Homer Wright was charged with unlawful use of a weapon because he was convicted in the past of weapons charges and wasn't allowed to own a gun.

Now, prosecutors are dismissing the charge, but did not say why during a court hearing Monday morning.

Wright shot a 19-year-old burglar in the leg after he says the suspect broke into his Chicago home last week.

Police arrested the 19-year-old but also arrested Wright when they found out about his previous conviction.

Wright was arrested and charged after the shooting at his Englewood home, which is also his place of business.

Wright was released on an I-bond.

"The judge seen it himself, an old man protecting his family and his home," said Homer Wright's grandson Courtney Cook. "An 81-year-old man is protecting himself and his family. Is he supposed to be the victim?"
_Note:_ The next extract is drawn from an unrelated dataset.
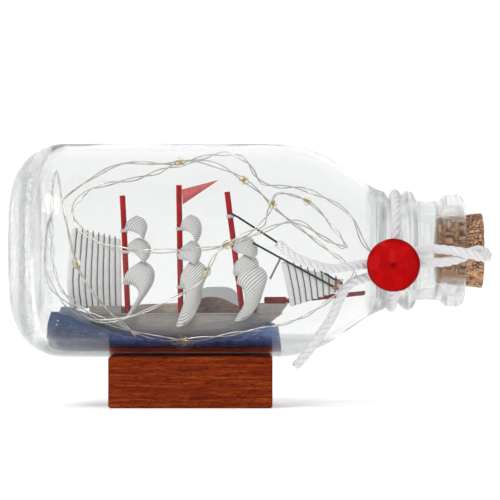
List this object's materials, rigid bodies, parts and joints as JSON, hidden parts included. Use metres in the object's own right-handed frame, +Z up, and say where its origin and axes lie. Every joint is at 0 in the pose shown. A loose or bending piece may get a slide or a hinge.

Some Englewood community residents are upset that Wright was arrested for allegedly shooting 19-year-old Anthony Robinson.

Police say Robinson broke into Wright's home situated behind the tavern he owns.

"Where in America can you not defend yourself?" said Darryl Smith of the Englewood Political Task Force. "And because you have a felony is your life less valuable than any other person? Had he not had a gun, we would be here for another reason, because he was beaten to death."

"If they come into your house, whether you are a convicted felon or not, you are going to protect yourself and your family," said 18th Ward Committeeman William Delay.

Wright has two felony convictions on his record dating back almost 20 years.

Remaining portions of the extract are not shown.